REQUIREMENT: Repeat exactly and only the lines from the line containing "middle_drawer_slides();" through the line containing "MIDDLE = (0.3, 0.7)", both included.

RAW RECORDS:
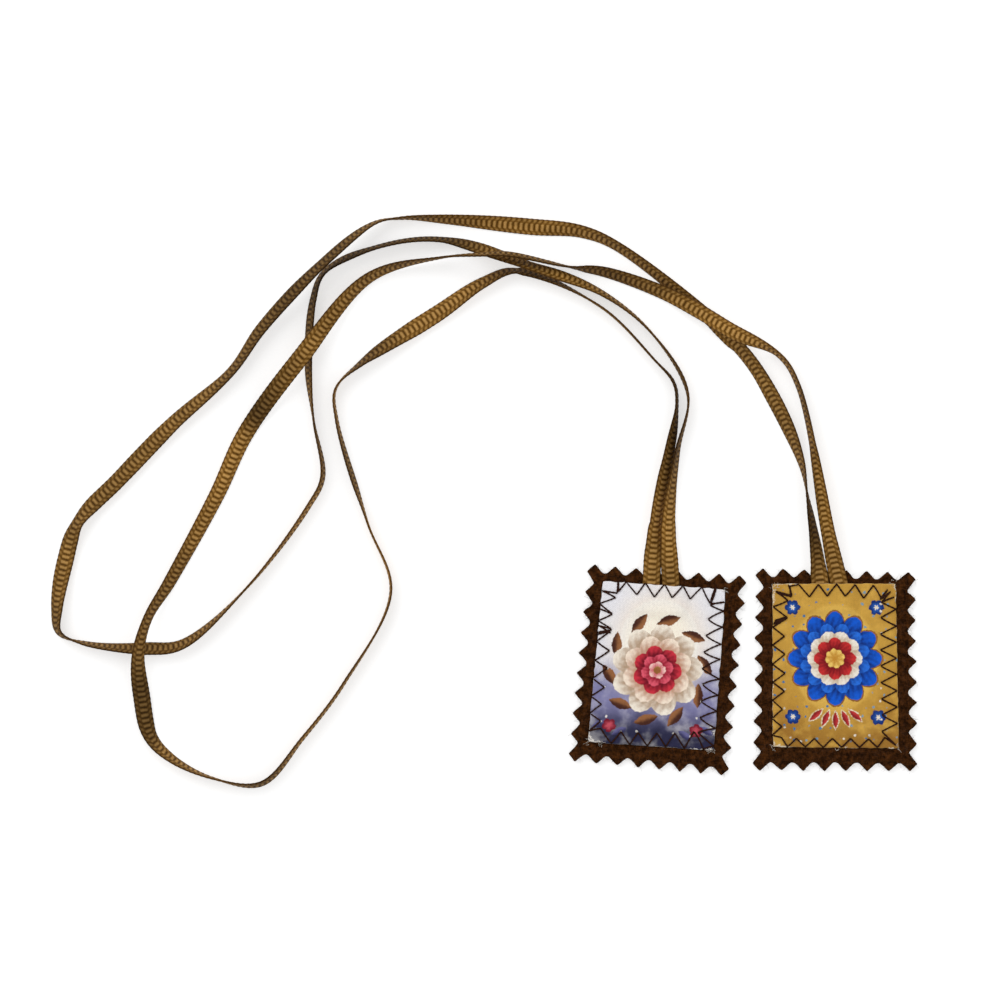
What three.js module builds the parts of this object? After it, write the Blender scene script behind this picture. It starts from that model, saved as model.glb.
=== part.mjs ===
// A small cloth scapular laid flat: two pinked felt panels, a picture patch on each, and two ribbons between them.
// Millimetres. The table is z = 0, +Z is up, +X is to the right and +Y is towards the top of the flat lay.
import * as THREE from 'three';

// Cloth sizes.
const FELT_THICKNESS = 1.6;
const PATCH_THICKNESS = 1.0;
const RIBBON_WIDTH = 4.5;
const RIBBON_THICKNESS = 1.0;
const SEAM_GAP = 0.3;

// Pinked edge of the felt. Each corner is one square-ended tooth, left where two rows of notches meet.
const TEETH_ACROSS = 8;
const TEETH_DOWN = 10;
const NOTCH_DEPTH = 2.3;
const NOTCH_ROUND = 0.5;
const NOTCH_SHOULDER = 2.05;
const CORNER_CUT = 2.0;

// How far a ribbon runs on under its patch, and how the patch slopes down beside it.
const TUCK = 5.5;
const TUCK_COVER = 6.4;
const TUCKED_HALF_WIDTH = 5.2;
const PATCH_SLOPE = 3.5;

// Fineness of the grids.
const PATCH_COLUMNS = 24;
const PATCH_ROWS = 26;
const RIBBON_STEP = 2.8;
const MEASURES_PER_ROW = 40;

// The flat lay was measured on a photograph: the real size of one of its pixels, and the pixel at the origin.
const PIXEL = 0.265;
const ORIGIN_PIXEL = { x: 742.9, y: 669.9 };

// Four-sided cuts: centre in pixels, sizes in millimetres, angles in degrees clockwise.
// slant is how far the sides lean out of square, flare how much wider the foot is, skew how much taller the right.
const LEFT_FELT = { x: 657.7, y: 669.1, width: 42.7, height: 53.0, turn: 4.8, slant: 0.75, flare: 0.5, skew: 0.85 };
const RIGHT_FELT = { x: 835.1, y: 670.4, width: 43.1, height: 53.3, turn: 0.9, slant: -0.8, flare: 1.3, skew: -0.85 };
const LEFT_PATCH = { x: 657.3, y: 665.4, width: 33.0, height: 42.7, turn: 4.0, slant: 0.7, flare: 0.8, skew: 0 };
const RIGHT_PATCH = { x: 834.5, y: 665.4, width: 33.0, height: 43.4, turn: 0.3, slant: -0.9, flare: 0.8, skew: 0.4 };

// Middle of the pair of ribbon ends where they go under each patch, in pixels.
const LEFT_TUCK = { x: 661, y: 583 };
const RIGHT_TUCK = { x: 829, y: 583 };

// A ribbon that lies on the felt is lifted this far off the table.
const ON_FELT = FELT_THICKNESS + SEAM_GAP;

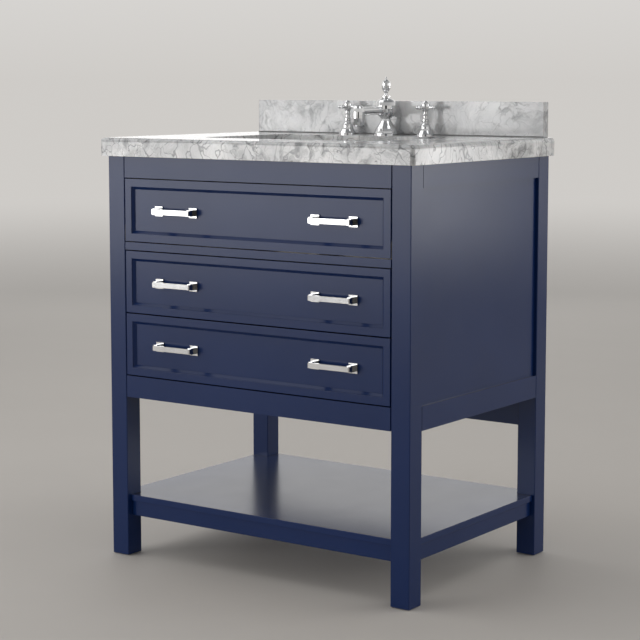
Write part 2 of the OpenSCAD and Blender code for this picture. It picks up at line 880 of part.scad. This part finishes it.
module middle_drawer_panel() {
    color(navy) placed() front_panel(middle_front_z);
}

module middle_drawer_box() {
    z0 = middle_box_z;
    color(birch) placed() difference() {
        union() {
            box_walls(z0);
            difference() {
                block(-notch_hx - wall, notch_hx + wall, notch_y - wall, box_back, z0, z0 + box_h);
                notch_space(z0, 0);
            }
        }
        notch_space(z0, 0);
        difference() {
            box_bottom(z0);
            notch_space(z0, wall - 5);
        }
        screw_holes(middle_front_z, screw_r + 0.2, board - 1, board + wall + 1);
    }
}

module middle_drawer_bottom() {
    color(birch) placed() difference() {
        box_bottom(middle_box_z);
        notch_space(middle_box_z, wall - 5);
    }
}

module middle_drawer_handles() {
    color(chrome) placed() handles(middle_front_z, board + wall);
}

module middle_drawer_slides() {
    drawer_slides(middle_box_z + slide_up);
}

// Lower drawer

module lower_drawer_frame() {
    color(navy) placed() front_frame(lower_front_z);
}

module lower_drawer_panel() {
    color(navy) placed() front_panel(lower_front_z);
}

module lower_drawer_box() {
    color(birch) placed() difference() {
        box_walls(lower_box_z);
        box_bottom(lower_box_z);
        screw_holes(lower_front_z, screw_r + 0.2, board - 1, board + wall + 1);
    }
}

module lower_drawer_bottom() {
    color(birch) placed() box_bottom(lower_box_z);
}

module lower_drawer_handles() {
    color(chrome) placed() handles(lower_front_z, board + wall);
}

module lower_drawer_slides() {
    drawer_slides(lower_box_z + slide_up);
}

front_left_post();
front_right_post();
rear_left_post();
rear_right_post();
front_top_rail();
front_middle_rail();
front_bottom_rail();
side_top_rails();
side_bottom_rails();
side_panels();
rear_top_rail();
rear_bottom_rail();
case_bottom_panel();
corner_blocks();
slide_cleats();
shelf_board();
shelf_rails();
leg_glides();
stone_top();
stone_backsplash();
sink_bowl();
sink_clips();
spout_body();
spout_aerator();
hot_valve_body();
cold_valve_body();
faucet_nuts();
crossover_tubes();
drain_body();
drain_tailpiece();
trap_bend();
trap_arm();
trap_nuts();
slide_outer_members();
tip_out_hinge_pins();
hot_handle();
cold_handle();
lift_rod();
clevis_strap();
pivot_rod();
stopper();
tip_out_frame();
tip_out_panel();
tip_out_tray();
tip_out_handles();
tip_out_hinge_leaves();
middle_drawer_frame();
middle_drawer_panel();
middle_drawer_box();
middle_drawer_bottom();
middle_drawer_handles();
middle_drawer_slides();
middle_slide_carriers();
lower_drawer_frame();
lower_drawer_panel();
lower_drawer_box();
lower_drawer_bottom();
lower_drawer_handles();
lower_drawer_slides();
lower_slide_carriers();
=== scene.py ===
# Looks of the bathroom vanity: finishes, softened edges, small pieces, floor, light and camera.
# Lengths are metres in the frame of the CAD model: +X right, +Y towards the wall, +Z up.
import math

import bmesh
import bpy
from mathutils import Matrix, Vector


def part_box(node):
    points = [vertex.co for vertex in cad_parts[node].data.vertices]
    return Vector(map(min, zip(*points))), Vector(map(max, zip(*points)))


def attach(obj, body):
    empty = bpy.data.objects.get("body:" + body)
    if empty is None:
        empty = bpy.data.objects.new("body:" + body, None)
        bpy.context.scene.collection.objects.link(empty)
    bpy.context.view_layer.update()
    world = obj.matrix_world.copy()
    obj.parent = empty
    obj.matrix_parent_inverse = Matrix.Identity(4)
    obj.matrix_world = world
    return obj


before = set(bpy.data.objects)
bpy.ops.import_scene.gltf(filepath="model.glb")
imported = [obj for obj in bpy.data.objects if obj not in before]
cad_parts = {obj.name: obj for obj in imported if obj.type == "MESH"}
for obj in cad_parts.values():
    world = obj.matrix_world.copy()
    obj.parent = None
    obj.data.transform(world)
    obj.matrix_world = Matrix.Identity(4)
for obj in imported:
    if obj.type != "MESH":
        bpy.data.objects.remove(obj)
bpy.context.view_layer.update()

MM = 0.001
scene = bpy.context.scene

# Nearly all the values of a noise lie between these two
MIDDLE = (0.3, 0.7)


# ---------------------------------------------------------------- materials

class Net:
    """A material's nodes. add() makes a node, and sets or links its inputs by name or number."""

    def __init__(self, name):
        self.material = bpy.data.materials.new(name)
        self.material.use_nodes = True
        self.tree = self.material.node_tree
        self.tree.nodes.clear()
        self.output = self.tree.nodes.new("ShaderNodeOutputMaterial")
        self.place = self.add("ShaderNodeTexCoord").outputs["Object"]

    def add(self, kind, inputs=(), **settings):
        node = self.tree.nodes.new(kind)
        for key, value in settings.items():
            setattr(node, key, value)
        for key, value in dict(inputs).items():
            if isinstance(value, bpy.types.NodeSocket):
                self.tree.links.new(value, node.inputs[key])
            else:
                node.inputs[key].default_value = value
        return node

    def stretched(self, scale, turn=(0, 0, 0)):
        """Object coordinates, scaled by a number for each axis, so that noise can run along one."""
        return self.add("ShaderNodeMapping", {
            "Vector": self.place, "Scale": scale, "Rotation": turn,
        }).outputs["Vector"]

    def noise(self, scale, detail=3.0, rough=0.5, distortion=0.0, at=None):
        return self.add("ShaderNodeTexNoise", {
            "Vector": at or self.place, "Scale": scale, "Detail": detail,
            "Roughness": rough, "Distortion": distortion,
        }).outputs["Fac"]

    def levels(self, value, low, high, to_low=0.0, to_high=1.0):
        """Moves the stretch low..high of a value to to_low..to_high, and clamps it."""
        return self.add("ShaderNodeMapRange", {
            "Value": value, "From Min": low, "From Max": high, "To Min": to_low, "To Max": to_high,
        }).outputs["Result"]

    def math(self, operation, a, b=0.5):
        return self.add("ShaderNodeMath", {0: a, 1: b}, operation=operation).outputs["Value"]

    def ridge(self, value, width):
        """1 along the line where a noise passes through its middle, falling to 0 at width from it."""
        away = self.math("ABSOLUTE", self.math("SUBTRACT", value, 0.5))
        return self.levels(away, 0.0, width, 1.0, 0.0)

    def mix(self, share, a, b, blend="MIX"):
        node = self.add("ShaderNodeMix", {0: share}, data_type="RGBA", blend_type=blend)
        for socket, value in ((node.inputs[6], a), (node.inputs[7], b)):
            if isinstance(value, bpy.types.NodeSocket):
                self.tree.links.new(value, socket)
            else:
                socket.default_value = (*value, 1.0)
        return node.outputs[2]

    def bump(self, height, depth, strength=1.0, under=None):
        inputs = {"Height": height, "Distance": depth, "Strength": strength}
        if under:
            inputs["Normal"] = under
        return self.add("ShaderNodeBump", inputs).outputs["Normal"]

    def finish(self, **inputs):
        """Ends the material in one Principled shader. Words in the names are joined by _."""
        shader = self.add("ShaderNodeBsdfPrincipled")
        for key, value in inputs.items():
            socket = shader.inputs[key.replace("_", " ")]
            if isinstance(value, bpy.types.NodeSocket):
                self.tree.links.new(value, socket)
            elif isinstance(value, tuple):
                socket.default_value = (*value, 1.0)
            else:
                socket.default_value = value
        self.tree.links.new(shader.outputs[0], self.output.inputs[0])
        return self.material


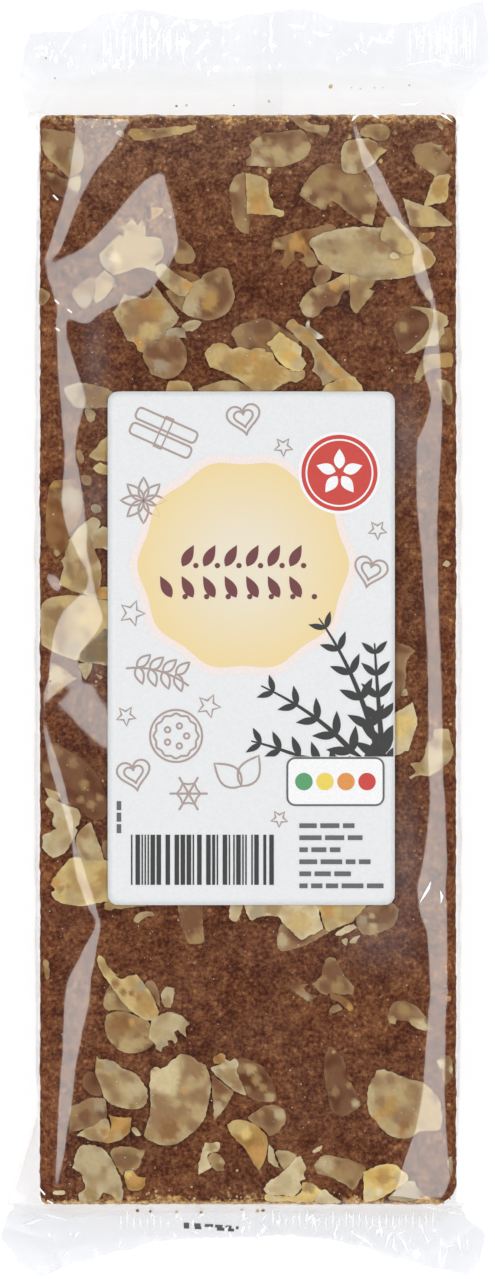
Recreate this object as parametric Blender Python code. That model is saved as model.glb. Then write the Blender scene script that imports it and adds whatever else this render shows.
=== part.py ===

COMPLETE OUTPUT:
middle_drawer_slides();
middle_slide_carriers();
lower_drawer_frame();
lower_drawer_panel();
lower_drawer_box();
lower_drawer_bottom();
lower_drawer_handles();
lower_drawer_slides();
lower_slide_carriers();
=== scene.py ===
# Looks of the bathroom vanity: finishes, softened edges, small pieces, floor, light and camera.
# Lengths are metres in the frame of the CAD model: +X right, +Y towards the wall, +Z up.
import math

import bmesh
import bpy
from mathutils import Matrix, Vector


def part_box(node):
    points = [vertex.co for vertex in cad_parts[node].data.vertices]
    return Vector(map(min, zip(*points))), Vector(map(max, zip(*points)))


def attach(obj, body):
    empty = bpy.data.objects.get("body:" + body)
    if empty is None:
        empty = bpy.data.objects.new("body:" + body, None)
        bpy.context.scene.collection.objects.link(empty)
    bpy.context.view_layer.update()
    world = obj.matrix_world.copy()
    obj.parent = empty
    obj.matrix_parent_inverse = Matrix.Identity(4)
    obj.matrix_world = world
    return obj


before = set(bpy.data.objects)
bpy.ops.import_scene.gltf(filepath="model.glb")
imported = [obj for obj in bpy.data.objects if obj not in before]
cad_parts = {obj.name: obj for obj in imported if obj.type == "MESH"}
for obj in cad_parts.values():
    world = obj.matrix_world.copy()
    obj.parent = None
    obj.data.transform(world)
    obj.matrix_world = Matrix.Identity(4)
for obj in imported:
    if obj.type != "MESH":
        bpy.data.objects.remove(obj)
bpy.context.view_layer.update()

MM = 0.001
scene = bpy.context.scene

# Nearly all the values of a noise lie between these two
MIDDLE = (0.3, 0.7)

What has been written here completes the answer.